La ricorrente non censura tale accertamento (inerente l’insufficienza anche della comunicazione inoltrata alle organizzazioni sindacali ed agli uffici del lavoro). Questa Corte ha del resto più volte affermato (rendendo isolata la pronuncia 8 marzo 2006 n. 4970, di segno contrario) che nella materia dei licenziamenti regolati dalla legge 23 luglio 1991 n. 223, la comunicazione di cui all’art. 4 comma nove, che fa obbligo di indicare “puntualmente” le modalità con le quali sono stati applicati i criteri di scelta dei lavoratori da licenziare, è finalizzata a consentire ai lavoratori interessati, alle organizzazioni sindacali e agli organi amministrativi di controllare la correttezza dell’operazione e la sua corrispondenza agli accordi raggiunti. In questa prospettiva si è inoltre evidenziato l’interesse dei lavoratori ad una gestione trasparente ed affidabile della mobilità e della riduzione del personale di cui alla L. n. 223 del 1991 (Cass. 22 marzo 2010 n. 6841). Ne segue l’illegittimità della comunicazione, e conseguentemente del licenziamento (Cass. sez. un. 11 maggio 2000 n. 302), ove essa non raggiunga quel livello di adeguatezza sufficiente a porre in grado il lavoratore di percepire perché lui – e non altri dipendenti – sia stato destinatario del collocamento in mobilità o del licenziamento collettivo e, quindi, di poter eventualmente contestare l’illegittimità della misura espulsiva (Cass. 6 giugno 2011 n. 12196; Cass. 16 febbraio 2010 n. 3603; Cass. 8 novembre 2003 n. 16805).

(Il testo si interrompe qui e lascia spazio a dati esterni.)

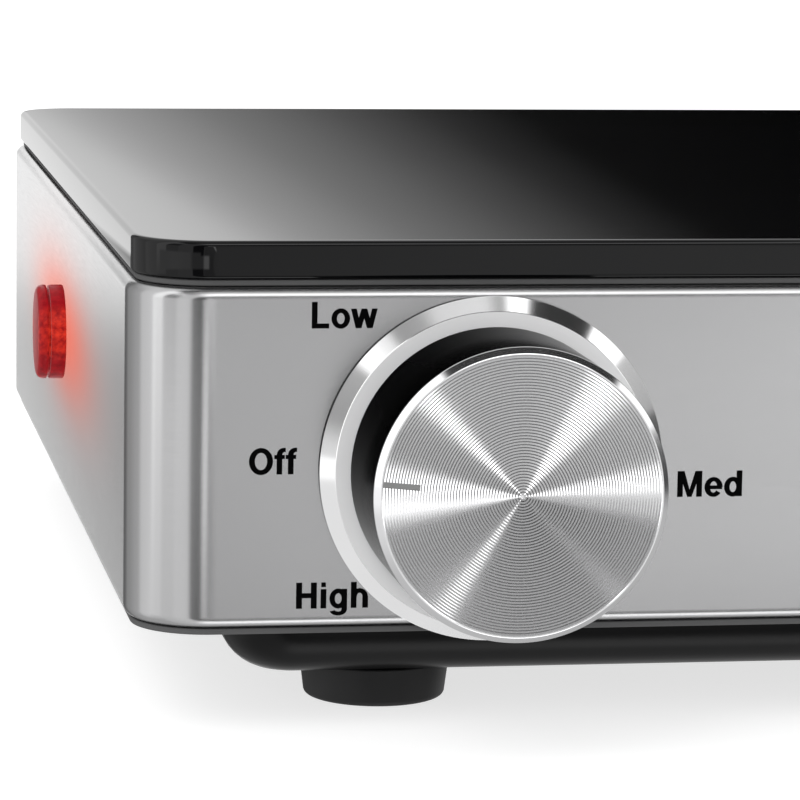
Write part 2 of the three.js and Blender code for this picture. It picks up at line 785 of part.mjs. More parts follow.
onShaft("regulator_shaft", shaftGeometry(), zincSteel);
onShaft("regulator_cam", camGeometry(), whiteNylon);
onShaft("contact_lever", leverGeometry().translate(0, leverFrom, 0), brass);
onShaft("regulator_plate", plateGeometry(), zincSteel);
add("regulator_case", caseGeometry(), blackPlastic, knobX, caseY, knobZ);
add("regulator_cover", coverGeometry(), blackPlastic, knobX, caseBackY + seat, knobZ);
tabPlaces.forEach(([x, z], i) => {
  const length = tabInside + seat + coverThickness + tabLength;
  const blade = standingBox(tabWidth, length, tabSheet, 0, length / 2, -tabSheet / 2);
  add(`regulator_tab_${i + 1}`, blade, brass, knobX + x, caseBackY - tabInside, knobZ + z);
});
regulatorScrewPlaces.forEach((x, i) => {
  const length = shellSheet + plateSheet + 2 * seat + regulatorScrewDepth;
  add(`regulator_screw_${i + 1}`, screw(length).rotateX(-Math.PI / 2), zincSteel, x, frontY - seat, knobZ);
});

// ---------- indicator lamp ----------

// Turned about X with its heights counted from the left wall, outwards negative.
function lensGeometry() {
  const back = -seat;
  const grooveFrom = back - lampFlange;
  const capFrom = grooveFrom - lampGroove;
  const front = capFrom - lampCap;
  const outline = [
    [0, front],
    [lampRadius - lampCap / 2, front],
    [lampRadius, front + lampCap / 2],
    [lampRadius, capFrom],
    [lampRadius - lampGrooveDepth, capFrom],
    [lampRadius - lampGrooveDepth, grooveFrom],
    [lampRadius, grooveFrom],
    [lampRadius, back],
    [lensNeckRadius, back],
    [lensNeckRadius, lensNeckLength],
    [lampHollow, lensNeckLength],
    [lampHollow, capFrom],
    [0, capFrom],
  ];
  return turnedX(outline, 26);
}

function lampBodyGeometry() {
  const inner = lampBodyRadius - lampBodyWall;
  const back = lampBodyLength;
  const outline = [
    [inner, 0],
    [lampBodyRadius, 0],
    [lampBodyRadius, back],
    [lampLeadBore, back],
    [lampLeadBore, back - lampBodyWall],
    [inner, back - lampBodyWall],
  ];
  return turnedX(outline, 24);
}

function neonGeometry() {
  const nose = neonRadius * 0.6;
  const outline = [[0, 0], [nose, 0.4], [neonRadius, neonRadius], [neonRadius, neonLength], [0, neonLength]];
  return turnedX(outline, 16);
}

const clipFrom = shellSheet + seat;
const lampClipOutline = tube(
  lampBodyRadius + gap / 2, lampBodyRadius + gap + lampClipWidth, clipFrom, clipFrom + lampClipSheet,
);
add("indicator_lens", lensGeometry(), redLens, leftX, lampY, lampZ);
add("indicator_body", lampBodyGeometry(), blackPlastic, leftX, lampY, lampZ);
add("indicator_neon", neonGeometry(), clearGlass, leftX + lensNeckLength / 2, lampY, lampZ);
add("indicator_clip", turnedX(lampClipOutline, 24), springSteel, leftX, lampY, lampZ);

// ---------- cord gland, terminals and wires ----------

// Turned about Y with its heights counted from the rear wall's outer face, inwards negative.
function glandGeometry() {
  const inside = -shellSheet - gap;
  const outline = [
    [glandBore, glandProtrusion],
    [glandFlangeRadius - 0.8, glandProtrusion],
    [glandFlangeRadius, glandProtrusion - 0.8],
    [glandFlangeRadius, seat],
    [glandNeckRadius, seat],
    [glandNeckRadius, inside],
    [glandBarbRadius, inside],
    [glandNeckRadius - 0.5, inside - glandBarb],
    [glandBore, inside - glandBarb],
  ];
  return turnedY(outline, 20);
}

const polePitch = blockWidth / blockPoles;
const poleX = Array.from({ length: blockPoles }, (_, i) => (i - (blockPoles - 1) / 2) * polePitch);

function blockGeometry() {
  const body = standingBox(blockWidth, blockDepth, blockHeight);
  const bores = poleX.map((x) =>
    turnedY(rod(blockBore, -blockDepth, blockDepth), 10).translate(x, 0, blockHeight / 2),
  );
  const wells = poleX.map((x) =>
    turnedZ(rod(blockWellRadius, blockHeight / 2, blockHeight + cutOver), 10).translate(x, 0, 0),
  );
  const socket = turnedZ(rod(screwRadius + gap, -cutOver, blockScrewDepth + gap), 10);
  return cut(body, ...bores, ...wells, socket);
}

function earthTabGeometry() {
  const base = standingBox(earthTabLength, earthTabWidth, barSheet);
  const blade = standingBox(barSheet, earthTabWidth, wireLift, (earthTabLength - barSheet) / 2, 0, 0);
  return cut(join(base, blade), screwHole());
}

add("cord_gland", glandGeometry(), blackRubber, glandX, halfDepth, shellBottomZ + glandRise);
add("terminal_block", blockGeometry(), creamCeramic, blockX, blockY, panInsideZ + seat);
add("earth_tab", earthTabGeometry(), brass, blockX - earthOffset, blockY, panInsideZ + seat);
const earthScrew = screw(panSheet + barSheet + screwStickOut);
add("earth_screw", earthScrew, zincSteel, blockX - earthOffset, blockY, panFloorZ - seat);
add("block_screw", screw(panSheet + 2 * seat + blockScrewDepth), zincSteel, blockX, blockY, panFloorZ - seat);

// Wires run above the pan's floor and rise to what they join. Each end stops short of its terminal.
const wireZ = panInsideZ + wireLift;
const barEnd = barSpan / 2 + barFootLength;
const blockFrontY = blockY - blockDepth / 2;
const poleZ = panInsideZ + seat + blockHeight / 2;
const poleEnd = (pole) => [blockX + poleX[pole], blockFrontY + blockBore, poleZ];
const limiterUnderside = limiterZ - limiterHeadDrop - limiterHeadHeight / 2;

// A point beside the limiter's head, at a height, to one side of its middle.
function nearLimiter(height, aside, outwards = 0) {
  const radius = headFrom + limiterHeadRadial / 2 + outwards;
  const upright = new THREE.Vector3(0, 0, 1);
  return new THREE.Vector3(radius, aside, height).applyAxisAngle(upright, limiterBearing).toArray();
}

const tabEnds = tabPlaces.map(([x, z]) => [knobX + x, tabEndY, knobZ + z]);
const [lowerLeftTab, , lowerRightTab, upperRightTab] = tabEnds;
const beyond = ([x, y, z], dx, dy, dz) => [x + dx, y + dy, z + dz];
const lampEnd = [leftX + lampBodyLength - lampBodyWall, lampY, lampZ];
const earthBladeX = blockX - earthOffset + earthTabLength / 2 + wireRadius + gap;
const besideLamp = -dishRadius - heaterClearance / 2;
const besideBar = (barEnd + halfWidth - panInsetSide - panSheet) / 2;
const underBar = barSpan / 2 - wireInset;
const limiterAside = limiterHeadWidth / 5;

const wireRoutes = {
  live: [
    poleEnd(2), beyond(poleEnd(2), 0, -12, -0.5), [blockX, blockFrontY - 28, wireZ],
    [springOffset, 40, wireZ],
    [-springOffset / 2, 26, wireZ], [-underBar, barWidth, wireZ], [-underBar, -2 * barWidth, wireZ],
    beyond(lowerRightTab, 0, 12, -12), beyond(lowerRightTab, 0, 4, 0), lowerRightTab,
  ],
  switched: [
    upperRightTab, beyond(upperRightTab, 0.5, 2.5, -1), beyond(upperRightTab, 3, 3.5, -8),
    beyond(upperRightTab, 6, 4, -20), [knobX + 34, tabEndY + 18, wireZ], [0, -0.6 * dishRadius, wireZ],
    [besideBar - 24, -0.45 * dishRadius, wireZ], [besideBar, -barWidth, wireZ],
    [besideBar, 1.5 * barWidth, wireZ + 2],
    nearLimiter(limiterUnderside - 24, -limiterAside - 4, 2),
    nearLimiter(limiterUnderside - 8, -limiterAside),
    nearLimiter(limiterUnderside - gap, -limiterAside),
  ],
  neutral: [
    poleEnd(1), beyond(poleEnd(1), 0, -6, 0.5), beyond(poleEnd(1), 0, -8, 6), beyond(poleEnd(1), 0, -6, 16),
    nearLimiter(limiterUnderside - 12, limiterAside), nearLimiter(limiterUnderside - gap, limiterAside),
  ],
  lamp: [
    lampEnd, beyond(lampEnd, 3, 0, 0), [besideLamp, lampY, lampZ - 5], [besideLamp, lampY - 3, lampZ - 16],
    [besideLamp, lampY - 14, wireZ + 3], [besideLamp + 4, lampY - 55, wireZ + 2],
    beyond(lowerLeftTab, -5, 12, -10),
    beyond(lowerLeftTab, 0, 4, 0), lowerLeftTab,
  ],
  earth: [
    poleEnd(0), beyond(poleEnd(0), -1, -7, -1),
    [(blockX + poleX[0] + earthBladeX) / 2, blockFrontY - 9, wireZ - 1],
    [earthBladeX + 1, blockFrontY - 3, wireZ - 2], [earthBladeX, blockY - 2, wireZ - 2],
  ],
};

for (const [name, route] of Object.entries(wireRoutes)) {
  const curve = new THREE.CatmullRomCurve3(route.map((point) => new THREE.Vector3(...point)));
  const steps = Math.round(curve.getLength() / wireStep);
  add(`wire_${name}`, wireAlong(curve, wireRadius, steps, 6), wireColours[name]);
}

export default hotPlate;
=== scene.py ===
# Looks of the electric hot plate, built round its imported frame. Lengths are in metres.
import math

import bmesh
import bpy
from mathutils import Matrix, Quaternion, Vector


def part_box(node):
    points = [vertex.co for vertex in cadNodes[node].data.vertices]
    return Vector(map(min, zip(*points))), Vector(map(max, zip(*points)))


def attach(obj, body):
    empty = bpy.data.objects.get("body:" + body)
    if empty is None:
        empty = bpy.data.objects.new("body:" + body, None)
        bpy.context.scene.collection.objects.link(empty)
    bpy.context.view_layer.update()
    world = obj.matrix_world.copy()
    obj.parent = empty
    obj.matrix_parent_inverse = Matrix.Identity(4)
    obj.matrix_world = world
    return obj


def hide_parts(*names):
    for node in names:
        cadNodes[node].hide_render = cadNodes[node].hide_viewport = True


mm = 0.001
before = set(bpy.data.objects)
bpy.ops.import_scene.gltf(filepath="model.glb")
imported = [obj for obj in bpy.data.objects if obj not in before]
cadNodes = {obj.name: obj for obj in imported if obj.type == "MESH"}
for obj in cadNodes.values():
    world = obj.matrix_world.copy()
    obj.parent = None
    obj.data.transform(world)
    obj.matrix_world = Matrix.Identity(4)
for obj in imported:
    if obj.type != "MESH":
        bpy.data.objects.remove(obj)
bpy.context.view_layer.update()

shellLow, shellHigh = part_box("shell")
glassLow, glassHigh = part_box("glass_top")
skirtLow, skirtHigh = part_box("knob_skirt")
lensLow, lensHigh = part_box("indicator_lens")
bodyCentre = (shellLow + shellHigh) / 2
knobAxis = (skirtLow + skirtHigh) / 2  # the shaft's line runs through here along Y
lampAxis = (lensLow + lensHigh) / 2  # the lamp's line runs through here along X
frontY, leftX = shellLow.y, shellLow.x


# mesh helpers

def placed(name, data):
    piece = bpy.data.objects.new(name, data)
    bpy.context.scene.collection.objects.link(piece)
    return piece


def evaluatedMesh(piece):
    return bpy.data.meshes.new_from_object(piece.evaluated_get(bpy.context.evaluated_depsgraph_get()))


def middleOf(node):
    return sum(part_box(node), Vector()) / 2


def finishMesh(bm, name, sharpAngle=30, recalculate=True):
    if recalculate:
        bmesh.ops.recalc_face_normals(bm, faces=bm.faces)
    mesh = bpy.data.meshes.new(name)
    bm.to_mesh(mesh)
    bm.free()
    mesh.shade_smooth()
    mesh.set_sharp_from_angle(angle=math.radians(sharpAngle))
    return placed(name, mesh)


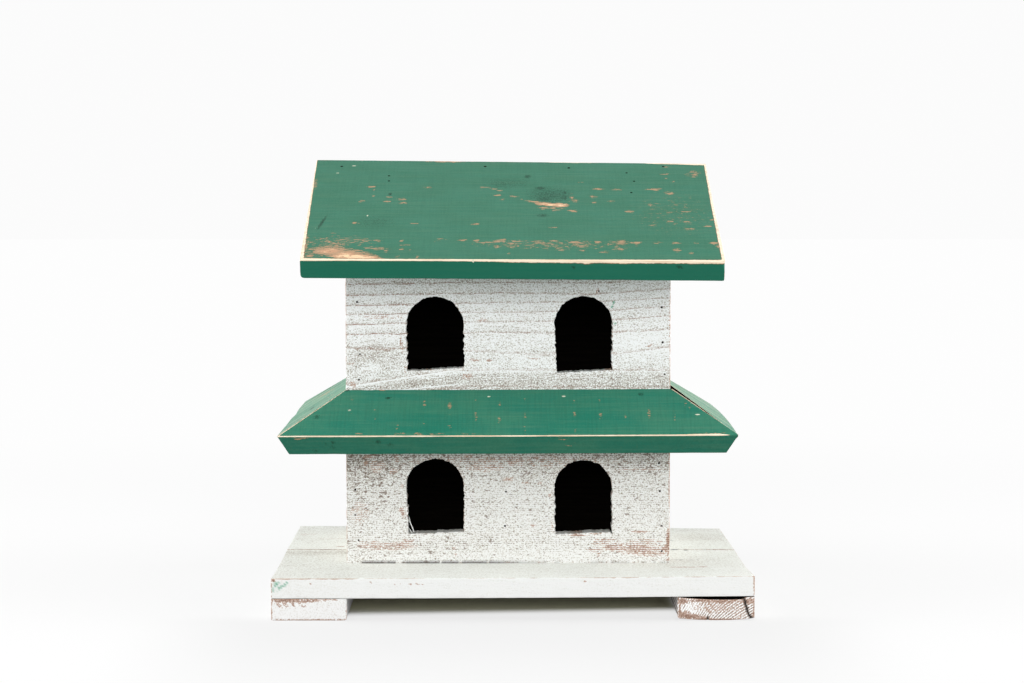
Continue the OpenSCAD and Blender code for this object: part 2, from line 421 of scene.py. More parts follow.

Il ricorso deve essere dunque rigettato. Le spese di causa seguono la soccombenza e si liquidano come da dispositivo.
P.Q.M.
La Corte rigetta il ricorso. Condanna la ricorrente al pagamento delle spese del presente giudizio di legittimità, che liquida in € 40,00 esborsi, € 2.500,00 per onorari, oltre spese generali, i.v.a. e c.p.a.